● **WRITTEN EXERCISE**
Start at the line containing "obj.parent = None", stop at the line containing "FRONT_HOLLOW = 0.3 * MM", and set down every line in that stretch exactly as written, and nothing else.

● **SOURCE EXCERPT**

►

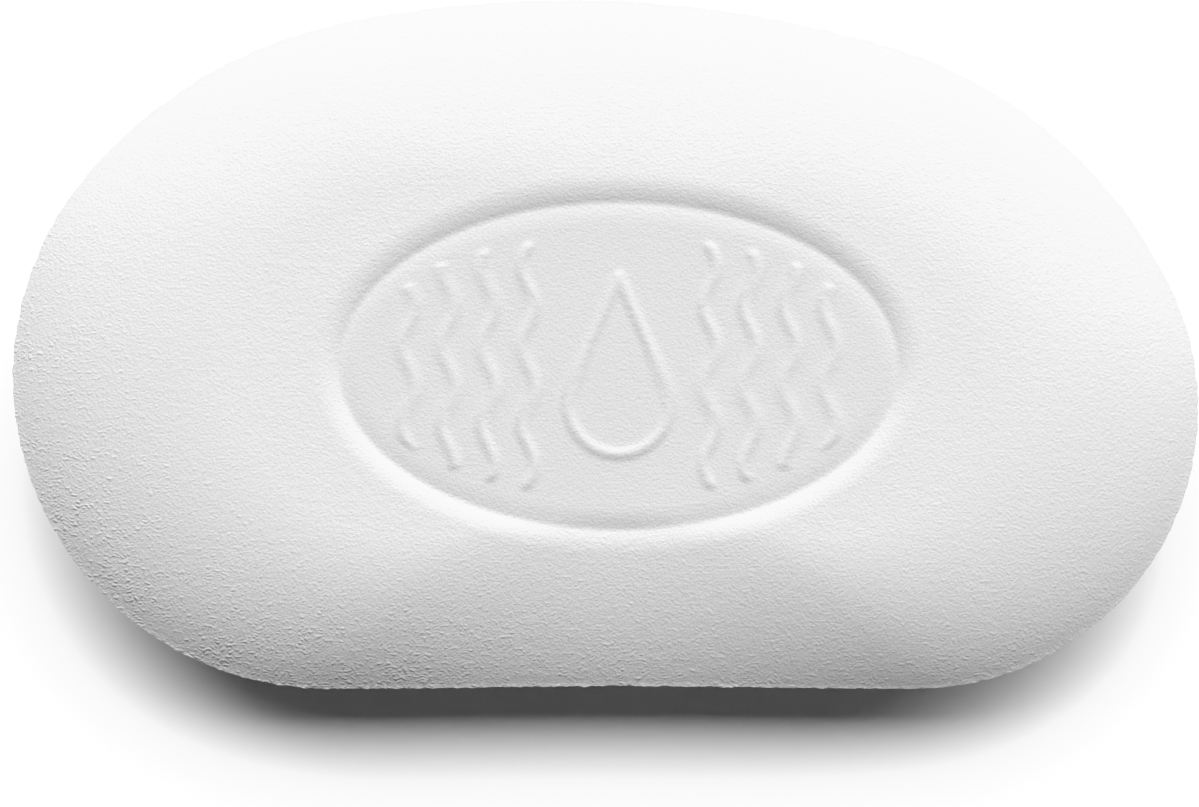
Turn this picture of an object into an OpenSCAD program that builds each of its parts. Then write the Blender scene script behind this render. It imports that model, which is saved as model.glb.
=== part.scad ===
// Potter's finishing sponge: one soft D-shaped foam pad with a pressed oval medallion.
// Millimetres. X runs along the length, Y towards the curved back, Z up.
// The origin is under the middle of the pad, on the flat face that it rests on.

/* [Body] */
// Length from end to end
body_length = 125; // [115:1:140]
// Depth from the straight front to the top of the curved back
body_depth = 73.6; // [72:0.2:78]
// Thickness in the middle of the pad
body_thickness = 16; // [14:0.5:22]

/* [Outline] */
// Radius of the right end, which also rounds the front right corner
right_end_radius = 30; // [27:0.5:33]
// Radius of the left end, which also rounds the front left corner
left_end_radius = 33.5; // [30:0.5:35]
// Radius of the shoulder between each end and the back
shoulder_radius = 48; // [42:1:60]
// Radius of the long curved back
back_radius = 118; // [105:1:150]
// Sideways position of the furthest point of the back
back_peak_x = -4; // [-6:0.5:0]
// Depth of the very slight hollow along the front
front_hollow = 0.3; // [0:0.1:1]

/* [Edge] */
// Height of the crease around the rim, at the front, above the face that the pad rests on
crease_height = 11.2; // [8:0.1:12]
// How much higher the crease is at the back
crease_rise = 0.5; // [0:0.1:1.5]
// Width over which the top rolls down to the crease
top_roll_width = 23; // [16:0.5:26]
// Sweep of the top's roll: 90 makes it vertical at the crease, less gives a flatter dome
top_roll_sweep = 58; // [30:1:80]
// Width over which the belly below the crease rolls in to the flat underside
under_roll_width = 16; // [10:0.5:24]
// Sweep of the belly's roll: 90 makes it vertical at the crease
under_roll_sweep = 75; // [50:1:85]

/* [Medallion] */
// Length of the oval along the bottom of its groove
medallion_length = 59; // [50:0.5:64]
// Width of the oval along the bottom of its groove
medallion_width = 35; // [28:0.2:36]
// Sideways position of the oval
medallion_x = 1.4; // [-4:0.1:4]
// Position of the oval from front to back
medallion_y = -3.1; // [-4:0.1:2]
// Least depth of the groove below the top face
groove_depth = 0.4; // [0.3:0.1:1]
// Width at the front of the outer slope, which rolls down into the groove
outer_slope_front = 2.6; // [1.5:0.1:3.5]
// Width of the outer slope at the back
outer_slope_back = 3; // [1.5:0.1:3.5]
// Width of the inner slope, which rises to the flat of the oval
inner_slope = 2.3; // [1:0.1:4]
// Least height of the inner slope
inner_rise = 0.2; // [0.1:0.1:0.6]
// How far the flat of the oval lies below the top of the pad
medallion_sink = 0.4; // [0:0.1:0.5]

/* [Hidden] */
half_length = body_length / 2;
half_depth = body_depth / 2;
medallion_centre = [medallion_x, medallion_y];
oval = [medallion_length / 2, medallion_width / 2];
flat_height = body_thickness - medallion_sink;
point_gap = 4;         // spacing of the points around the outline
roll_steps = 12;
slope_steps = 3;

// ---- Outline: a front line and five arcs, each tangent to the next ----

right_end_centre = [half_length - right_end_radius, right_end_radius - half_depth];
left_end_centre = [left_end_radius - half_length, left_end_radius - half_depth];
back_centre = [back_peak_x, half_depth - back_radius];
right_shoulder_centre = crossing(
    right_end_centre, shoulder_radius - right_end_radius, back_centre, back_radius - shoulder_radius, -1);
left_shoulder_centre = crossing(
    left_end_centre, shoulder_radius - left_end_radius, back_centre, back_radius - shoulder_radius, 1);

// Where two circles cross; side 1 is left of the line from the first centre to the second.
function crossing(first, first_radius, second, second_radius, side) =
    let (
        line = second - first,
        gap = norm(line),
        along = (first_radius^2 - second_radius^2 + gap^2) / (2 * gap),
        across = sqrt(first_radius^2 - along^2),
        direction = line / gap
    )
    first + along * direction + side * across * [-direction.y, direction.x];

// Direction from one point to another, from -90 up to 270 degrees.
function heading(from, to) =
    let (angle = atan2(to.y - from.y, to.x - from.x))
    angle < -90 ? angle + 360 : angle;

function arc(centre, radius, from, to) =
    let (steps = ceil((to - from) * radius * PI / 180 / point_gap))
    [for (i = [0 : steps - 1])
        let (angle = from + (to - from) * i / steps)
        centre + radius * [cos(angle), sin(angle)]];

function front_line() =
    let (
        run = right_end_centre.x - left_end_centre.x,
        steps = ceil(run / point_gap)
    )
    [for (i = [0 : steps - 1])
        let (share = i / steps)
        [left_end_centre.x + run * share,
         -half_depth + front_hollow * (1 - cos(360 * share)) / 2]];

right_joint = heading(right_shoulder_centre, right_end_centre);
right_back_joint = heading(back_centre, right_shoulder_centre);
left_back_joint = heading(back_centre, left_shoulder_centre);
left_joint = heading(left_shoulder_centre, left_end_centre);

outline = concat(
    arc(right_end_centre, right_end_radius, -90, right_joint),
    arc(right_shoulder_centre, shoulder_radius, right_joint, right_back_joint),
    arc(back_centre, back_radius, right_back_joint, left_back_joint),
    arc(left_shoulder_centre, shoulder_radius, left_back_joint, left_joint),
    arc(left_end_centre, left_end_radius, left_joint, 270),
    front_line());

// ---- Surface: closed rings of points, from the top of the pad to its underside ----

// Both rolls follow an arc that is stretched to the roll's width and height.
// This is the share of the height that is reached at a distance in from the outline.
function roll_share(distance, width, sweep) =
    let (angle = asin(sin(sweep) * max(0, 1 - distance / width)))
    (cos(angle) - cos(sweep)) / (1 - cos(sweep));

// The point of an oval that lies in the same direction as an outline point.
function oval_point(edge, size) =
    let (
        away = edge - medallion_centre,
        angle = atan2(away.y / half_depth, away.x / half_length)
    )
    medallion_centre + [size.x * cos(angle), size.y * sin(angle)];

// A value that changes evenly with the outline point, from the front to the back.
function between(edge, front, back) = front + (back - front) * (edge.y / half_depth + 1) / 2;

function crease_at(edge) = between(edge, crease_height, crease_height + crease_rise);

function outer_slope(edge) = between(edge, outer_slope_front, outer_slope_back);

function top_height(edge, place) =
    let (
        crease = crease_at(edge),
        share = roll_share(norm(place - edge), top_roll_width, top_roll_sweep)
    )
    crease + (body_thickness - crease) * share;

// Rings of a roll lie closer together near the crease, where it is steepest.
function towards(edge, middle, step) = edge + (middle - edge) * (step / roll_steps)^1.5;

function top_roll_ring(step) =
    [for (edge = outline)
        let (
            lip = oval + [1, 1] * outer_slope(edge),
            place = towards(edge, oval_point(edge, lip), step)
        )
        [place.x, place.y, top_height(edge, place)]];

function under_roll_ring(step) =
    [for (edge = outline)
        let (
            middle = edge * (1 - under_roll_width / norm(edge)),
            place = towards(edge, middle, step),
            share = roll_share(norm(place - edge), under_roll_width, under_roll_sweep)
        )
        [place.x, place.y, crease_at(edge) * (1 - share)]];

// Height of the bottom of the groove, in the same direction as an outline point.
function groove_bottom(edge) =
    min(top_height(edge, oval_point(edge, oval)) - groove_depth, flat_height - inner_rise);

// On both slopes, share 0 is the bottom of the groove and 1 is the end of the slope.
function outer_slope_ring(share) =
    [for (edge = outline)
        let (
            depth = top_height(edge, oval_point(edge, oval)) - groove_bottom(edge),
            place = oval_point(edge, oval + [1, 1] * share * outer_slope(edge))
        )
        [place.x, place.y, top_height(edge, place) - depth * (1 - share)^2]];

function inner_slope_ring(share) =
    [for (edge = outline)
        let (
            rise = flat_height - groove_bottom(edge),
            place = oval_point(edge, oval - [1, 1] * share * inner_slope)
        )
        [place.x, place.y, flat_height - rise * (1 - share)^2]];

rings = concat(
    [for (i = [slope_steps : -1 : 1]) inner_slope_ring(i / slope_steps)],
    [for (i = [0 : slope_steps - 1]) outer_slope_ring(i / slope_steps)],
    [for (i = [roll_steps : -1 : 0]) top_roll_ring(i)],
    [for (i = [1 : roll_steps]) under_roll_ring(i)]);

// Both flats are closed by triangles that meet at a middle point.
module skin() {
    around = len(outline);
    last = len(rings) - 1;
    top_middle = len(rings) * around;
    under_middle = top_middle + 1;
    polyhedron(
        points = concat(
            [for (ring = rings) each ring],
            [[medallion_x, medallion_y, flat_height], [0, 0, 0]]),
        faces = [for (i = [0 : around - 1])
            let (next = (i + 1) % around)
            each concat(
                [[top_middle, next, i]],
                [for (level = [0 : last - 1], half = [0, 1])
                    let (
                        upper = level * around,
                        lower = upper + around
                    )
                    half == 0 ? [upper + i, upper + next, lower + next]
                              : [upper + i, lower + next, lower + i]],
                [[last * around + i, last * around + next, under_middle]])]);
}

module sponge_body() {
    color([0.94, 0.94, 0.93])
        skin();
}

sponge_body();
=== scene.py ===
"""A potter's finishing sponge: one pad of white fine-celled foam with a pressed oval medallion.

The foam is one dense mesh. Its shape follows the same arcs and slopes as the solid, and it adds
what the solid leaves out: the lines in the medallion, the wrinkled skin and the trimmed rim.
Metres; +X along the length, +Y towards the curved back, +Z up.
"""

import math

import bpy
import numpy as np
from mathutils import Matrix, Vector, noise


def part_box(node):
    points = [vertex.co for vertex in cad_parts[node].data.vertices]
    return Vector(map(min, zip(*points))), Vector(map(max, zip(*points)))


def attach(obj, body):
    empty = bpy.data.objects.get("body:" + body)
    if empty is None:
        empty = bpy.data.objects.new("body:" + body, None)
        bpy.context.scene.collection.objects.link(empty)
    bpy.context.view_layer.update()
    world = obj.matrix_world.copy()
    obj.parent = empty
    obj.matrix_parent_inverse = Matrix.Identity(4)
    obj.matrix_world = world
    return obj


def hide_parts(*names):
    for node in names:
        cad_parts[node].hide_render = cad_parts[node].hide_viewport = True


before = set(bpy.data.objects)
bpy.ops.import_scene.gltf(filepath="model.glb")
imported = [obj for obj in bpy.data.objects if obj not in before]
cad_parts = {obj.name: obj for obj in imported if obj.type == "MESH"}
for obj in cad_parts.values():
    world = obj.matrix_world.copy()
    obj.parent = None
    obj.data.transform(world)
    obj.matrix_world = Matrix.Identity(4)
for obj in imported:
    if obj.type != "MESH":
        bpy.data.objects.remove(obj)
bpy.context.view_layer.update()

# ---- Sizes, from the solid's box ----

low, high = (np.array(corner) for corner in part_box("sponge_body"))
LENGTH, DEPTH, THICKNESS = high - low
HALF = np.array([LENGTH, DEPTH]) / 2
MM = LENGTH / 125  # one millimetre of the solid

RIGHT_END = 30 * MM  # radii of the outline's arcs
LEFT_END = 33.5 * MM
SHOULDER = 48 * MM
BACK = 118 * MM
BACK_PEAK_X = -4 * MM
FRONT_HOLLOW = 0.3 * MM

CREASE_HEIGHT = 11.2 * MM  # at the front
CREASE_RISE = 0.5 * MM  # from there to the back
TOP_ROLL = 23 * MM, math.radians(58)  # width over which the top rolls down, and its arc's sweep
UNDER_ROLL = 16 * MM, math.radians(75)
RIM_FLASH = 0.12 * MM  # how far the trimmed rim stands out at the crease

CENTRE = np.array([1.4, -3.1]) * MM  # middle of the medallion
OVAL = np.array([59, 35]) / 2 * MM  # along the bottom of its groove
GROOVE_DEPTH = 0.4 * MM  # the least depth
INNER_RISE = 0.2 * MM  # the least height of the inner slope
OUTER_SLOPE = 2.6 * MM, 3 * MM  # width at the front and at the back
INNER_SLOPE = 2.3 * MM
FLAT_HEIGHT = THICKNESS - 0.4 * MM

# Rings of vertices in each part of the top, from the medallion's middle to the crease.
FLAT_RINGS = 60
INNER_RINGS = 7
OUTER_RINGS = 9
ROLL_RINGS = 54
TOP_RINGS = FLAT_RINGS + INNER_RINGS + OUTER_RINGS + ROLL_RINGS
UNDER_RINGS = 12  # of the roll below the crease

# ---- Outline: five tangent arcs and the front line ----


def crossing(first, first_radius, second, second_radius, side):
    """Where two circles cross, on the left (1) or right (-1) of the line between their centres."""
    line = second - first
    gap = np.hypot(*line)
    along = (first_radius**2 - second_radius**2 + gap**2) / (2 * gap)
    across = math.sqrt(first_radius**2 - along**2)
    direction = line / gap
    return first + along * direction + side * across * np.array([-direction[1], direction[0]])


def heading(start, end):
    """Direction from one place to another, from 0 to one full turn."""
    return math.atan2(end[1] - start[1], end[0] - start[0]) % math.tau


def arc(centre, radius, start, end, steps=400):
    angle = np.linspace(start, end, steps, endpoint=False)
    return centre + radius * np.column_stack([np.cos(angle), np.sin(angle)])


def front_line(start, end, steps=400):
    share = np.linspace(0, 1, steps, endpoint=False)
    hollow = FRONT_HOLLOW * (1 - np.cos(math.tau * share)) / 2
    return np.column_stack([start + (end - start) * share, hollow - HALF[1]])


def outline(around):
    """The place at each share of the way around the pad, from its right end."""
    right = np.array([HALF[0] - RIGHT_END, RIGHT_END - HALF[1]])
    left = np.array([LEFT_END - HALF[0], LEFT_END - HALF[1]])
    back = np.array([BACK_PEAK_X, HALF[1] - BACK])
    right_shoulder = crossing(right, SHOULDER - RIGHT_END, back, BACK - SHOULDER, -1)
    left_shoulder = crossing(left, SHOULDER - LEFT_END, back, BACK - SHOULDER, 1)
    joints = [
        heading(right_shoulder, right),
        heading(back, right_shoulder),
        heading(back, left_shoulder),
        heading(left_shoulder, left),
    ]
    chain = np.vstack([
        arc(right, RIGHT_END, 0, joints[0]),
        arc(right_shoulder, SHOULDER, joints[0], joints[1]),
        arc(back, BACK, joints[1], joints[2]),
        arc(left_shoulder, SHOULDER, joints[2], joints[3]),
        arc(left, LEFT_END, joints[3], 1.5 * math.pi),
        front_line(left[0], right[0]),
        arc(right, RIGHT_END, 1.5 * math.pi, math.tau),
        [[HALF[0], right[1]]],
    ])
    run = np.concatenate([[0], np.cumsum(np.hypot(*np.diff(chain, axis=0).T))])
    return np.column_stack([np.interp(around * run[-1], run, column) for column in chain.T])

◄

● **SOLUTION TO THIS TASK**
    obj.parent = None
    obj.data.transform(world)
    obj.matrix_world = Matrix.Identity(4)
for obj in imported:
    if obj.type != "MESH":
        bpy.data.objects.remove(obj)
bpy.context.view_layer.update()

# ---- Sizes, from the solid's box ----

low, high = (np.array(corner) for corner in part_box("sponge_body"))
LENGTH, DEPTH, THICKNESS = high - low
HALF = np.array([LENGTH, DEPTH]) / 2
MM = LENGTH / 125  # one millimetre of the solid

RIGHT_END = 30 * MM  # radii of the outline's arcs
LEFT_END = 33.5 * MM
SHOULDER = 48 * MM
BACK = 118 * MM
BACK_PEAK_X = -4 * MM
FRONT_HOLLOW = 0.3 * MM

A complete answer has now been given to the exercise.